• Problem to work on
Write out each line of the material again, word for word.

• Data segment
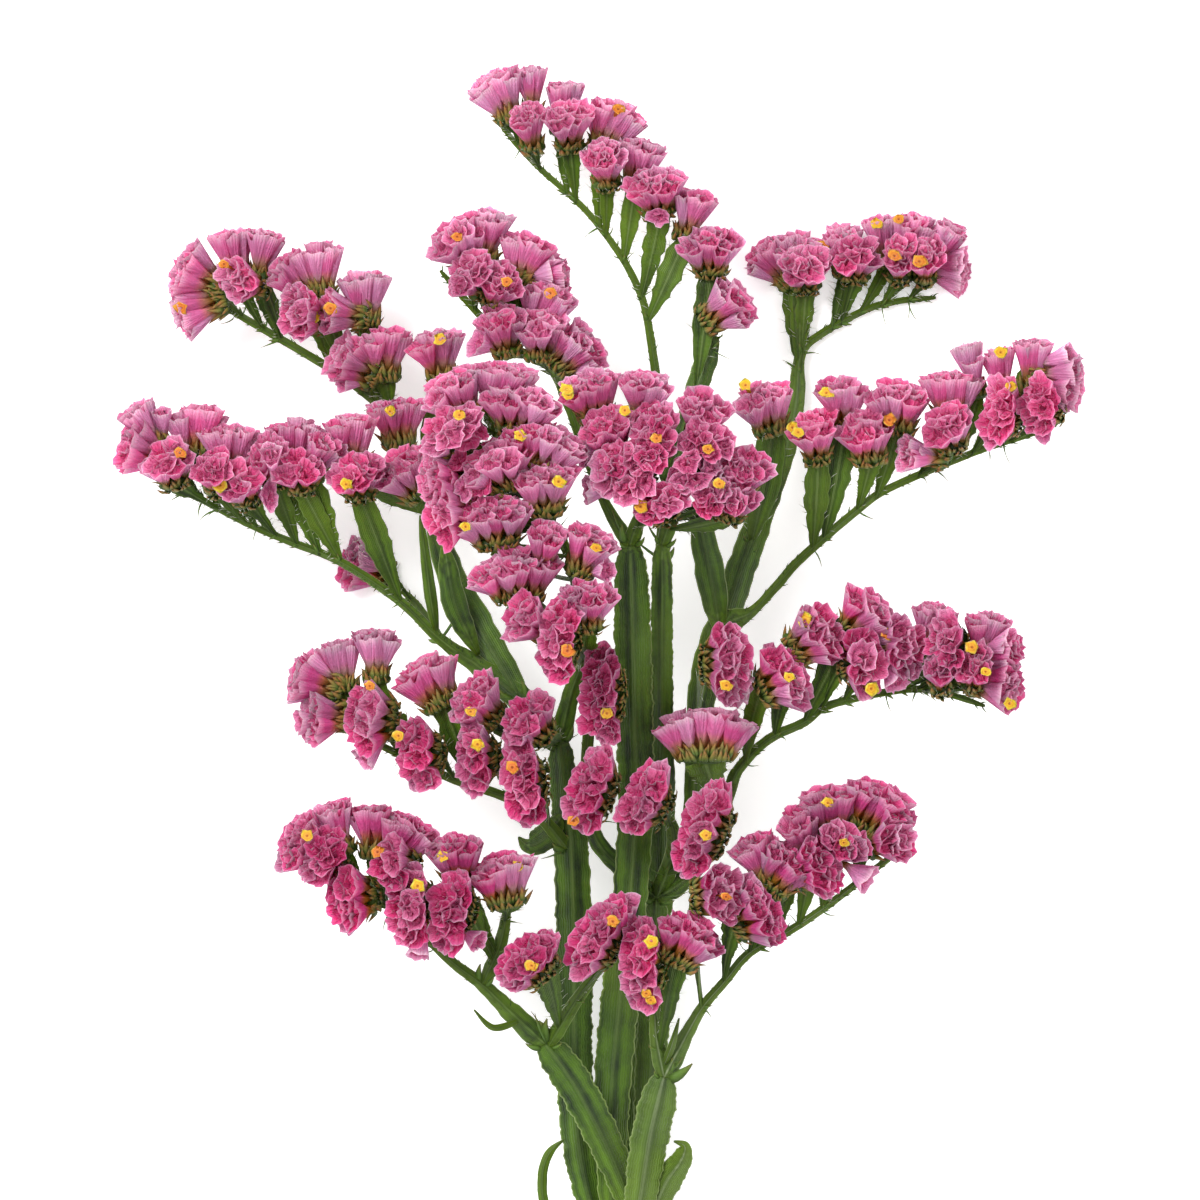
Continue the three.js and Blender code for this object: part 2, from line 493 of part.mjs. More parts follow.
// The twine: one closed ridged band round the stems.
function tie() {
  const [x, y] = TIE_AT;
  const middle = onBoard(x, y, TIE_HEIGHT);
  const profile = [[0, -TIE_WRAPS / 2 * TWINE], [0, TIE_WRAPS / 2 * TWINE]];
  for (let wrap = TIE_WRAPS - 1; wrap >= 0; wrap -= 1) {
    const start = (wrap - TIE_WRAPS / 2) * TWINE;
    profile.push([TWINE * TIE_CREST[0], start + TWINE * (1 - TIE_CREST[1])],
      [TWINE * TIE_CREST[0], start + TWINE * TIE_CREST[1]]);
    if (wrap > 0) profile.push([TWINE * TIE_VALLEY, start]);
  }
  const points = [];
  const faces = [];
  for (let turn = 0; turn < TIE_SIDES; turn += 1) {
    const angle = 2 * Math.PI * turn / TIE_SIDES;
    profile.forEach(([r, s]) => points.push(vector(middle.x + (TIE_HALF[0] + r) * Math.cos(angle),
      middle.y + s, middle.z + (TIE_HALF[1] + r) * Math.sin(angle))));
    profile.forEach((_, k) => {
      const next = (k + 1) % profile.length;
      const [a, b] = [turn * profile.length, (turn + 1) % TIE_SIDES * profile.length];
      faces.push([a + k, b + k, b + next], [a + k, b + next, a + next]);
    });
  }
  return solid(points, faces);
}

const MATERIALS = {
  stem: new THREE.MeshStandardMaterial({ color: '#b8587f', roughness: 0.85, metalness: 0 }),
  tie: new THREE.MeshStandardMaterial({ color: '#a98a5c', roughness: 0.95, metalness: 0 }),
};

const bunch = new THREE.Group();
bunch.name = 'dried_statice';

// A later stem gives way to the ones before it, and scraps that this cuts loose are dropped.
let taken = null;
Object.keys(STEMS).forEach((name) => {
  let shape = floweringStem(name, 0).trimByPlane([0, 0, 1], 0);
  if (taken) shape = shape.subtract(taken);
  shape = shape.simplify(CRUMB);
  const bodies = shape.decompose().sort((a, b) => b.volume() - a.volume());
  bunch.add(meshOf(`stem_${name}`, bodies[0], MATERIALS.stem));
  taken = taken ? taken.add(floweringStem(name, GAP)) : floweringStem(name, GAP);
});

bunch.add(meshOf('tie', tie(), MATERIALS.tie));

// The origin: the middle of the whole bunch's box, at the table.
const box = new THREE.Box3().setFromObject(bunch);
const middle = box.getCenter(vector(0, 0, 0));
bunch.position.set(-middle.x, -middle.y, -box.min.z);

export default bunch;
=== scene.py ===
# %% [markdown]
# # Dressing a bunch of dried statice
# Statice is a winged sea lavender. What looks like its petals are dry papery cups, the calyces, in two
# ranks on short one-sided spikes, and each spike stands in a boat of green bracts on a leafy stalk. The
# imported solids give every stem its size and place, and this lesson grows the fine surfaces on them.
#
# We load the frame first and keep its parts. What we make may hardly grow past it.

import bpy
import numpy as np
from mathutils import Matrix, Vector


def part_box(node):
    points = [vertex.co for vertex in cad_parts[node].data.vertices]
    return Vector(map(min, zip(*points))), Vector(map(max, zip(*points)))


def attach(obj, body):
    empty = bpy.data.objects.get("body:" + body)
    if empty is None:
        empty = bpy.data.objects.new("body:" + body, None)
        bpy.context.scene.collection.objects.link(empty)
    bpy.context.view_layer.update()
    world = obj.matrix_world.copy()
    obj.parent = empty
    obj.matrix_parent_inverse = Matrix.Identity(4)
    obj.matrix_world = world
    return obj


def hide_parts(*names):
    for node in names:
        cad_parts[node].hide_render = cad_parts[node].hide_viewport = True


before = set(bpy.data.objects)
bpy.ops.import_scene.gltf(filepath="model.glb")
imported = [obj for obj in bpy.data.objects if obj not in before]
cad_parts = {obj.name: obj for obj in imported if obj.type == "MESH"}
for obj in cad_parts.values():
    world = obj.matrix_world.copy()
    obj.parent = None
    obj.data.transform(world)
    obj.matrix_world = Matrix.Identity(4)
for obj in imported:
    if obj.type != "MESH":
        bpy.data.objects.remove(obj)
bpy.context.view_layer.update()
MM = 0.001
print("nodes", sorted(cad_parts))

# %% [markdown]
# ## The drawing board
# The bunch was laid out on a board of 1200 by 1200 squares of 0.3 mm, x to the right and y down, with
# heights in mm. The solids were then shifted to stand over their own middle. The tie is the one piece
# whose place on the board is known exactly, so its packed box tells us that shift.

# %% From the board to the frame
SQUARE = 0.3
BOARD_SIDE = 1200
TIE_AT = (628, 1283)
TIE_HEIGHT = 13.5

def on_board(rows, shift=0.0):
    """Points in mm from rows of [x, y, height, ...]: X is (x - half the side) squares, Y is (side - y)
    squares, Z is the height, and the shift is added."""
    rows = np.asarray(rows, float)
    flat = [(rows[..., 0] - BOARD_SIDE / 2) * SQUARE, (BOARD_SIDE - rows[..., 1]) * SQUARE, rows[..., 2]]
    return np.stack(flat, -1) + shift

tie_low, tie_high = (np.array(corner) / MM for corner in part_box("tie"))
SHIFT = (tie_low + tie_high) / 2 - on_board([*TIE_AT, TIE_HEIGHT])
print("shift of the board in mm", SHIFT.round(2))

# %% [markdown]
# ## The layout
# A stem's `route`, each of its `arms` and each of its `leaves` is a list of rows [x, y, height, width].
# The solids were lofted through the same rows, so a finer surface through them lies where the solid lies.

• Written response
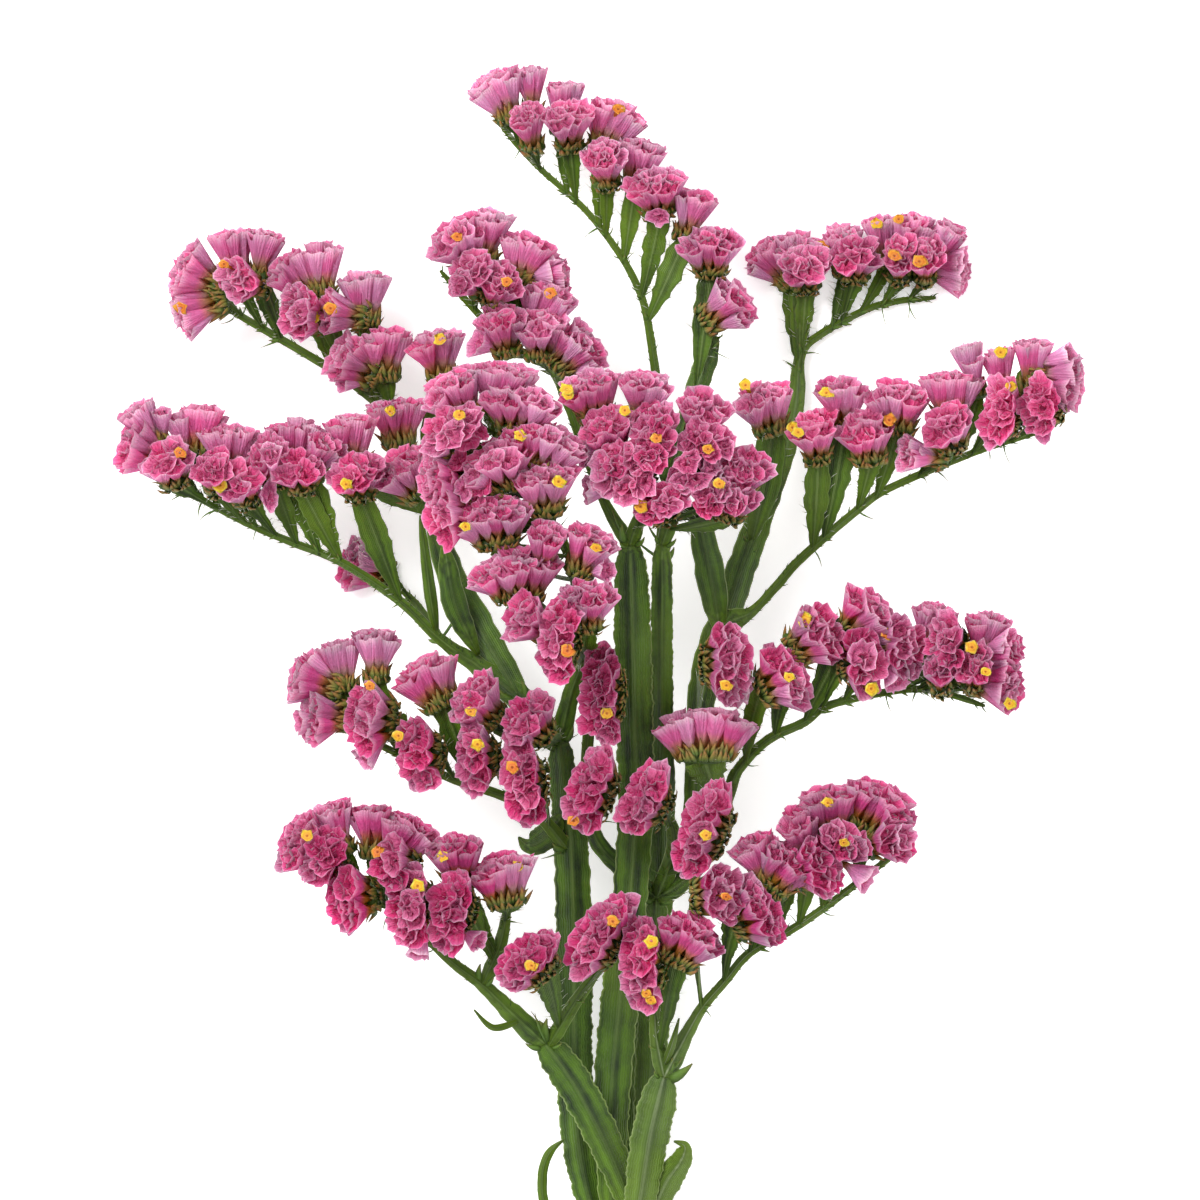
Continue the three.js and Blender code for this object: part 2, from line 493 of part.mjs. More parts follow.
// The twine: one closed ridged band round the stems.
function tie() {
  const [x, y] = TIE_AT;
  const middle = onBoard(x, y, TIE_HEIGHT);
  const profile = [[0, -TIE_WRAPS / 2 * TWINE], [0, TIE_WRAPS / 2 * TWINE]];
  for (let wrap = TIE_WRAPS - 1; wrap >= 0; wrap -= 1) {
    const start = (wrap - TIE_WRAPS / 2) * TWINE;
    profile.push([TWINE * TIE_CREST[0], start + TWINE * (1 - TIE_CREST[1])],
      [TWINE * TIE_CREST[0], start + TWINE * TIE_CREST[1]]);
    if (wrap > 0) profile.push([TWINE * TIE_VALLEY, start]);
  }
  const points = [];
  const faces = [];
  for (let turn = 0; turn < TIE_SIDES; turn += 1) {
    const angle = 2 * Math.PI * turn / TIE_SIDES;
    profile.forEach(([r, s]) => points.push(vector(middle.x + (TIE_HALF[0] + r) * Math.cos(angle),
      middle.y + s, middle.z + (TIE_HALF[1] + r) * Math.sin(angle))));
    profile.forEach((_, k) => {
      const next = (k + 1) % profile.length;
      const [a, b] = [turn * profile.length, (turn + 1) % TIE_SIDES * profile.length];
      faces.push([a + k, b + k, b + next], [a + k, b + next, a + next]);
    });
  }
  return solid(points, faces);
}

const MATERIALS = {
  stem: new THREE.MeshStandardMaterial({ color: '#b8587f', roughness: 0.85, metalness: 0 }),
  tie: new THREE.MeshStandardMaterial({ color: '#a98a5c', roughness: 0.95, metalness: 0 }),
};

const bunch = new THREE.Group();
bunch.name = 'dried_statice';

// A later stem gives way to the ones before it, and scraps that this cuts loose are dropped.
let taken = null;
Object.keys(STEMS).forEach((name) => {
  let shape = floweringStem(name, 0).trimByPlane([0, 0, 1], 0);
  if (taken) shape = shape.subtract(taken);
  shape = shape.simplify(CRUMB);
  const bodies = shape.decompose().sort((a, b) => b.volume() - a.volume());
  bunch.add(meshOf(`stem_${name}`, bodies[0], MATERIALS.stem));
  taken = taken ? taken.add(floweringStem(name, GAP)) : floweringStem(name, GAP);
});

bunch.add(meshOf('tie', tie(), MATERIALS.tie));

// The origin: the middle of the whole bunch's box, at the table.
const box = new THREE.Box3().setFromObject(bunch);
const middle = box.getCenter(vector(0, 0, 0));
bunch.position.set(-middle.x, -middle.y, -box.min.z);

export default bunch;
=== scene.py ===
# %% [markdown]
# # Dressing a bunch of dried statice
# Statice is a winged sea lavender. What looks like its petals are dry papery cups, the calyces, in two
# ranks on short one-sided spikes, and each spike stands in a boat of green bracts on a leafy stalk. The
# imported solids give every stem its size and place, and this lesson grows the fine surfaces on them.
#
# We load the frame first and keep its parts. What we make may hardly grow past it.

import bpy
import numpy as np
from mathutils import Matrix, Vector


def part_box(node):
    points = [vertex.co for vertex in cad_parts[node].data.vertices]
    return Vector(map(min, zip(*points))), Vector(map(max, zip(*points)))


def attach(obj, body):
    empty = bpy.data.objects.get("body:" + body)
    if empty is None:
        empty = bpy.data.objects.new("body:" + body, None)
        bpy.context.scene.collection.objects.link(empty)
    bpy.context.view_layer.update()
    world = obj.matrix_world.copy()
    obj.parent = empty
    obj.matrix_parent_inverse = Matrix.Identity(4)
    obj.matrix_world = world
    return obj


def hide_parts(*names):
    for node in names:
        cad_parts[node].hide_render = cad_parts[node].hide_viewport = True


before = set(bpy.data.objects)
bpy.ops.import_scene.gltf(filepath="model.glb")
imported = [obj for obj in bpy.data.objects if obj not in before]
cad_parts = {obj.name: obj for obj in imported if obj.type == "MESH"}
for obj in cad_parts.values():
    world = obj.matrix_world.copy()
    obj.parent = None
    obj.data.transform(world)
    obj.matrix_world = Matrix.Identity(4)
for obj in imported:
    if obj.type != "MESH":
        bpy.data.objects.remove(obj)
bpy.context.view_layer.update()
MM = 0.001
print("nodes", sorted(cad_parts))

# %% [markdown]
# ## The drawing board
# The bunch was laid out on a board of 1200 by 1200 squares of 0.3 mm, x to the right and y down, with
# heights in mm. The solids were then shifted to stand over their own middle. The tie is the one piece
# whose place on the board is known exactly, so its packed box tells us that shift.

# %% From the board to the frame
SQUARE = 0.3
BOARD_SIDE = 1200
TIE_AT = (628, 1283)
TIE_HEIGHT = 13.5

def on_board(rows, shift=0.0):
    """Points in mm from rows of [x, y, height, ...]: X is (x - half the side) squares, Y is (side - y)
    squares, Z is the height, and the shift is added."""
    rows = np.asarray(rows, float)
    flat = [(rows[..., 0] - BOARD_SIDE / 2) * SQUARE, (BOARD_SIDE - rows[..., 1]) * SQUARE, rows[..., 2]]
    return np.stack(flat, -1) + shift

tie_low, tie_high = (np.array(corner) / MM for corner in part_box("tie"))
SHIFT = (tie_low + tie_high) / 2 - on_board([*TIE_AT, TIE_HEIGHT])
print("shift of the board in mm", SHIFT.round(2))

# %% [markdown]
# ## The layout
# A stem's `route`, each of its `arms` and each of its `leaves` is a list of rows [x, y, height, width].
# The solids were lofted through the same rows, so a finer surface through them lies where the solid lies.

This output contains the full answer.